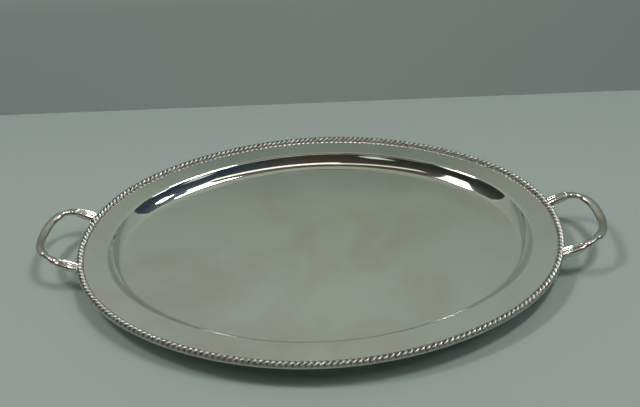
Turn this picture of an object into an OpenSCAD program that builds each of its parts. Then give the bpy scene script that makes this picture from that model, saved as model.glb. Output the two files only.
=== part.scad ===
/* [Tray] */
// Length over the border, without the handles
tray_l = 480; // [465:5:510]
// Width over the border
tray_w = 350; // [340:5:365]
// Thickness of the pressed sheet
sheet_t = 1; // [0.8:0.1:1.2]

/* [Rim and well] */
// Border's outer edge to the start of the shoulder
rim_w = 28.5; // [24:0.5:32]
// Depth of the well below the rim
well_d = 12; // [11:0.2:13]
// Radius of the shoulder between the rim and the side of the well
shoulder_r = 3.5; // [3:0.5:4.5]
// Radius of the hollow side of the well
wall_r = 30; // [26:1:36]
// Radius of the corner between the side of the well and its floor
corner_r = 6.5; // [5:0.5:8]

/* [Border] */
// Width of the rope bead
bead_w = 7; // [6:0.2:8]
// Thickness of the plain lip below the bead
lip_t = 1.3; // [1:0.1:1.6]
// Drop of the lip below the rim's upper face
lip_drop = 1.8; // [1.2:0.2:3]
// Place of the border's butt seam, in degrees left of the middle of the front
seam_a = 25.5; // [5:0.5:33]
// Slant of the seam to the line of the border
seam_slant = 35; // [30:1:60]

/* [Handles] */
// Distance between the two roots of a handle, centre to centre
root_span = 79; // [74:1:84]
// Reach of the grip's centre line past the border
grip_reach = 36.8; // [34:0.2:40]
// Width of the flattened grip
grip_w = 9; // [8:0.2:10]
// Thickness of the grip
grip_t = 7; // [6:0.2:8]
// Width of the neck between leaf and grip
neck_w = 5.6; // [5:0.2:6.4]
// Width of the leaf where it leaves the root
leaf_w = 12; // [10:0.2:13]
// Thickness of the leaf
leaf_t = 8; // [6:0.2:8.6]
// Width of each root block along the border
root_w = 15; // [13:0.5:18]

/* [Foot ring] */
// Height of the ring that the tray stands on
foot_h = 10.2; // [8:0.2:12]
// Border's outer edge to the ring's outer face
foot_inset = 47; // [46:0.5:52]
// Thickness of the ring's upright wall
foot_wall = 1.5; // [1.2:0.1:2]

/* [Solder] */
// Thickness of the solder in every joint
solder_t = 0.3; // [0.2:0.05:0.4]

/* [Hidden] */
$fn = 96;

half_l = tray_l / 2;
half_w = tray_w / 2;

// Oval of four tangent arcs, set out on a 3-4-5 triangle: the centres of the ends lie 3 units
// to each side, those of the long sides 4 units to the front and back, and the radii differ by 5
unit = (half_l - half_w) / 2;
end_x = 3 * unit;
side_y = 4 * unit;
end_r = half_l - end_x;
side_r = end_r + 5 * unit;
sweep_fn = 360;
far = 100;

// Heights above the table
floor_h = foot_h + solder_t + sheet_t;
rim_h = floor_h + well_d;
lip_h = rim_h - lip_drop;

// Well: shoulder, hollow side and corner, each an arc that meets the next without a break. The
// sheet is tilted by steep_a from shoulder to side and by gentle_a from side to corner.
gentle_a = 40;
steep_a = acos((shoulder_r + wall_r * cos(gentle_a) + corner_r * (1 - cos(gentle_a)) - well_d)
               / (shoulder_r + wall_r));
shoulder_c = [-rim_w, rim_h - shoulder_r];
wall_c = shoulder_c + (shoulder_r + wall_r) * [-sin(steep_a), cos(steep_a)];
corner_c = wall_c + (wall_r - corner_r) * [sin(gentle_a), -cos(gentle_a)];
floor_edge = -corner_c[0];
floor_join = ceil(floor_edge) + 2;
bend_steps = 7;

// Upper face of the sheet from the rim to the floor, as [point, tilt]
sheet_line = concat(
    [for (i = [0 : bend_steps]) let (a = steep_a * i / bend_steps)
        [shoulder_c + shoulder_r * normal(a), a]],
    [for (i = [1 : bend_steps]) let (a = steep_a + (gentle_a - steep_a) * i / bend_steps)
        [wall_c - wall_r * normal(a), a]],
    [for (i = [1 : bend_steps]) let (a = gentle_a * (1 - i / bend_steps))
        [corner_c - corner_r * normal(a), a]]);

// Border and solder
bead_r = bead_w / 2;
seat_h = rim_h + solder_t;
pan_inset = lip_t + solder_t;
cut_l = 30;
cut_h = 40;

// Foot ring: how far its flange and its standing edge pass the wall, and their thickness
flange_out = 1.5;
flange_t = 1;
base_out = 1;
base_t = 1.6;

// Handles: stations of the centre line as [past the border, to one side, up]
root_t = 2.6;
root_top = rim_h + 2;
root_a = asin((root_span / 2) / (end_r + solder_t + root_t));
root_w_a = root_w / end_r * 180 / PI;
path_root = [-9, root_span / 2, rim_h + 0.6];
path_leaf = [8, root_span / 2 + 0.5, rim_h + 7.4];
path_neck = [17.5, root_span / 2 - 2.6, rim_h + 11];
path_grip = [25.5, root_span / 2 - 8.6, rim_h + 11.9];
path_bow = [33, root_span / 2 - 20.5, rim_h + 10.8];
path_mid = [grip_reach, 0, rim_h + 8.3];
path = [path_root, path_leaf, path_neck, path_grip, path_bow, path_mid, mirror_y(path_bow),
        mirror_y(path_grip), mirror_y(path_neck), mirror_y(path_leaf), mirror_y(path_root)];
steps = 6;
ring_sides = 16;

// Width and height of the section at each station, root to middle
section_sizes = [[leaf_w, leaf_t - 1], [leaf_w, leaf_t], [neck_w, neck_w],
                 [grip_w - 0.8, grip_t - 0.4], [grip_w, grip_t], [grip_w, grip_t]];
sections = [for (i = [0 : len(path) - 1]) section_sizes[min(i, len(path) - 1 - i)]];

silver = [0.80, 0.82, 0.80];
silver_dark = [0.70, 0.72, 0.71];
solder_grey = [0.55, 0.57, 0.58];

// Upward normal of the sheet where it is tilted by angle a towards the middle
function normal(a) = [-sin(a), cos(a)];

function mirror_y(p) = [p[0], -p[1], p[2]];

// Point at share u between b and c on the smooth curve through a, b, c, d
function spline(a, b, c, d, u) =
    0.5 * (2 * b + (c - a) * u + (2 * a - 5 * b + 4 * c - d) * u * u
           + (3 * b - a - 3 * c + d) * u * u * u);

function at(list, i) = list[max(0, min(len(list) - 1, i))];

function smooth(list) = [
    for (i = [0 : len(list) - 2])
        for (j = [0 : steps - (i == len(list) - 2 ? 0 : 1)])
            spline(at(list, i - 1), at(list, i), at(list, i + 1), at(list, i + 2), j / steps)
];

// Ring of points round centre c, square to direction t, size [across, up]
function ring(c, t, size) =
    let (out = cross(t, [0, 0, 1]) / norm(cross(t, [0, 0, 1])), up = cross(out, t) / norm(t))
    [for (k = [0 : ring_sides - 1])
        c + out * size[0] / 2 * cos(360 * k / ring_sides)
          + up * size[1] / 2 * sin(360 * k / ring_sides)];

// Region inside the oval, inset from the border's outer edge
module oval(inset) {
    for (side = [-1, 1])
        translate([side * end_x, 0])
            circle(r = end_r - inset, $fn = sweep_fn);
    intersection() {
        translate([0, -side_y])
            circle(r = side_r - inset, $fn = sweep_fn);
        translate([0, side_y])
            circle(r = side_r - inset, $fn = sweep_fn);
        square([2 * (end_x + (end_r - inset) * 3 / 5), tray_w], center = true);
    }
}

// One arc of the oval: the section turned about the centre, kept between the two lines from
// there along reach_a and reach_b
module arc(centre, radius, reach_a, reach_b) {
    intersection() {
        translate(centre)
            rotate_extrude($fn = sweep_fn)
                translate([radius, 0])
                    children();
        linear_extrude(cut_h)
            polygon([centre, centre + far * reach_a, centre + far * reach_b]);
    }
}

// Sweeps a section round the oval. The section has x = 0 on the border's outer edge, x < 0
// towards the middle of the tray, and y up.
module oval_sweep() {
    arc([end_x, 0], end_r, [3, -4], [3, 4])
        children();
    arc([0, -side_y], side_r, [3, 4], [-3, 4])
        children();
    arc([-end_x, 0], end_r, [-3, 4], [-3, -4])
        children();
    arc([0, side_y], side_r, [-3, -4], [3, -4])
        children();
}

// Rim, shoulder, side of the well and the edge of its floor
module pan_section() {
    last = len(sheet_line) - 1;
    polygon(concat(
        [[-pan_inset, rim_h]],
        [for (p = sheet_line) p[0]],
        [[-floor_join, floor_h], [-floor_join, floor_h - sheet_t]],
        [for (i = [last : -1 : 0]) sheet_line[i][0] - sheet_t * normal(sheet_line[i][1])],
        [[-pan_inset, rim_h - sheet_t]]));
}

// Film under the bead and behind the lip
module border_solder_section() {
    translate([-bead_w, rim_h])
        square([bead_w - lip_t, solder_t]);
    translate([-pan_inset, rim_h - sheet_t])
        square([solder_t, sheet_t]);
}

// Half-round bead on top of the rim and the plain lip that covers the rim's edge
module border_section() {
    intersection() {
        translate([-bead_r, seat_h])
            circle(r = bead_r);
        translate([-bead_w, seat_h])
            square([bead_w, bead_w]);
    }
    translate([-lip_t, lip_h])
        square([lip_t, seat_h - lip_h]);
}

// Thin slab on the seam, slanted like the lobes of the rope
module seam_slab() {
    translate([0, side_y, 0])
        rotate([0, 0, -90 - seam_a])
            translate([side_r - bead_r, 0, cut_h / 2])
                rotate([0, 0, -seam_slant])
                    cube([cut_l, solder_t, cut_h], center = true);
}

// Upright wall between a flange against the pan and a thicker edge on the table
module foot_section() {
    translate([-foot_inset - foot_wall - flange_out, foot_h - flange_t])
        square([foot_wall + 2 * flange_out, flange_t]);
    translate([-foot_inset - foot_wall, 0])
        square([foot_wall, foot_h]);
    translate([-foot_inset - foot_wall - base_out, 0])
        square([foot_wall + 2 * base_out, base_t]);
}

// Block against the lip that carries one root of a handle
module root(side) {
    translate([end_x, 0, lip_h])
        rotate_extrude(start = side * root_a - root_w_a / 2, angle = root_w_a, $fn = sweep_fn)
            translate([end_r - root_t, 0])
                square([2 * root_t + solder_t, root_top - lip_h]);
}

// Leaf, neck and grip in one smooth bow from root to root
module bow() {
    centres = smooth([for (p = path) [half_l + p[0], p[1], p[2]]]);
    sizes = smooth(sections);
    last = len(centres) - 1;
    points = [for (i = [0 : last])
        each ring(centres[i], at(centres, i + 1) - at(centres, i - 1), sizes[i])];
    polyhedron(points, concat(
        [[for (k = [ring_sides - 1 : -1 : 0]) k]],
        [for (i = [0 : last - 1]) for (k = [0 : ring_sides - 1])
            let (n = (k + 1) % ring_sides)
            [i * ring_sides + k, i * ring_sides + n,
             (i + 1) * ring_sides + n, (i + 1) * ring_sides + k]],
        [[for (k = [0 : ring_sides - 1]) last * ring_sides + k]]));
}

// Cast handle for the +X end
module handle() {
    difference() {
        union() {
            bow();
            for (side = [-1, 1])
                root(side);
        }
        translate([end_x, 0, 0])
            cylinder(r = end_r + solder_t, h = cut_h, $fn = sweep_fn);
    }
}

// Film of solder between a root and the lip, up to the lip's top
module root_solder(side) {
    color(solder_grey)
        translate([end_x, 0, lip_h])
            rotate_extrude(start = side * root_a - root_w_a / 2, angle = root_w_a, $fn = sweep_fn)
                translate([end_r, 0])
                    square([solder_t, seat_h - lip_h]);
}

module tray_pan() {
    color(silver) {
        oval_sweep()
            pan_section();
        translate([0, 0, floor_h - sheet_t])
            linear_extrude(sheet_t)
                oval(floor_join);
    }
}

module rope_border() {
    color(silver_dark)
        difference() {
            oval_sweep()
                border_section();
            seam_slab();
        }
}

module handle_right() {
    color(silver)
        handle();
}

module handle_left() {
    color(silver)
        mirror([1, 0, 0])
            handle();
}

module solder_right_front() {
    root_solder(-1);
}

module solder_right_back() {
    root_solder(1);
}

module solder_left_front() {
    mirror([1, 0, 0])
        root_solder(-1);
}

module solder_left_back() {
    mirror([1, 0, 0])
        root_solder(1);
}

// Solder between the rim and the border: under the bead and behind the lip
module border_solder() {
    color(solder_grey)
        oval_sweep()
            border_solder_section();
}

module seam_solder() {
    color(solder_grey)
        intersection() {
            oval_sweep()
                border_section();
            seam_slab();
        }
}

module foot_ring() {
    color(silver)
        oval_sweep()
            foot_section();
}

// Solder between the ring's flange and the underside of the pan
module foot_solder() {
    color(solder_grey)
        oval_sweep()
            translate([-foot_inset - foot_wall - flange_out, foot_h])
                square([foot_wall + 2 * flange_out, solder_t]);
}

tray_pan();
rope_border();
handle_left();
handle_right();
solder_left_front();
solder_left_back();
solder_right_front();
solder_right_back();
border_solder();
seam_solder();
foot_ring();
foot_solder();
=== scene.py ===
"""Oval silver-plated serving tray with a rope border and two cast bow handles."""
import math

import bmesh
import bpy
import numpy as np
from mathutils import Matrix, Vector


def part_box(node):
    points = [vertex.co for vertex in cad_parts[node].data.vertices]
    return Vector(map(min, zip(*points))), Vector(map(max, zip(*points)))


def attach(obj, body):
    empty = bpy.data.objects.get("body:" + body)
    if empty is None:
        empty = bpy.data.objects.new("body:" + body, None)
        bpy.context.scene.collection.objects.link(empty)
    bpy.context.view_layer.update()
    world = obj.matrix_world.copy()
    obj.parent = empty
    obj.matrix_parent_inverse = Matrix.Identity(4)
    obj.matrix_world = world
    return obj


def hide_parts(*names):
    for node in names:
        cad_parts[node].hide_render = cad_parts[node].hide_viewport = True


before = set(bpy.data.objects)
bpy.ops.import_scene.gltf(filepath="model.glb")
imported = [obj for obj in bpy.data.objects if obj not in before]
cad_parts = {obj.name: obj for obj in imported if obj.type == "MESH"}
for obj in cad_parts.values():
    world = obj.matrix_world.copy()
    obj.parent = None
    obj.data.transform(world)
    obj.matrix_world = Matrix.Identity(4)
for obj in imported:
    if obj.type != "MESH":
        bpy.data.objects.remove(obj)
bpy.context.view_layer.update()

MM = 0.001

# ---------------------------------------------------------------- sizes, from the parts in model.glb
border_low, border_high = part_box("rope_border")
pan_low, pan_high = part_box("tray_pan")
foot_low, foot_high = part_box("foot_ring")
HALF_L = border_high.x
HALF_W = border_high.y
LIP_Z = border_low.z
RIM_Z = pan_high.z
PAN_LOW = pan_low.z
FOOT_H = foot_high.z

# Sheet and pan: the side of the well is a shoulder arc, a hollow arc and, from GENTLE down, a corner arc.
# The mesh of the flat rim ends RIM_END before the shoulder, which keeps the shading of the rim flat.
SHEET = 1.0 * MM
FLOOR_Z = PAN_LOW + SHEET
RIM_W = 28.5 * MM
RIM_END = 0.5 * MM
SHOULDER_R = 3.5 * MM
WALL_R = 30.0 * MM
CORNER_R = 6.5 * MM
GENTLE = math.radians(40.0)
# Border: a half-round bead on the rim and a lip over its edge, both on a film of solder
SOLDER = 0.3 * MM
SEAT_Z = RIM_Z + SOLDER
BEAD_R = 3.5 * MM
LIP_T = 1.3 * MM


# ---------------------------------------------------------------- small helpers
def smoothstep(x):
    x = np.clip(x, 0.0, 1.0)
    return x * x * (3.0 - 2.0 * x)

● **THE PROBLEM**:
Transcribe precisely the lines between the one that contains "tray_pan();" and the one that contains "obj.parent = empty", counting those two lines as part of the range.

● **ANSWER TO THIS TASK**:
tray_pan();
rope_border();
handle_left();
handle_right();
solder_left_front();
solder_left_back();
solder_right_front();
solder_right_back();
border_solder();
seam_solder();
foot_ring();
foot_solder();
=== scene.py ===
"""Oval silver-plated serving tray with a rope border and two cast bow handles."""
import math

import bmesh
import bpy
import numpy as np
from mathutils import Matrix, Vector


def part_box(node):
    points = [vertex.co for vertex in cad_parts[node].data.vertices]
    return Vector(map(min, zip(*points))), Vector(map(max, zip(*points)))


def attach(obj, body):
    empty = bpy.data.objects.get("body:" + body)
    if empty is None:
        empty = bpy.data.objects.new("body:" + body, None)
        bpy.context.scene.collection.objects.link(empty)
    bpy.context.view_layer.update()
    world = obj.matrix_world.copy()
    obj.parent = empty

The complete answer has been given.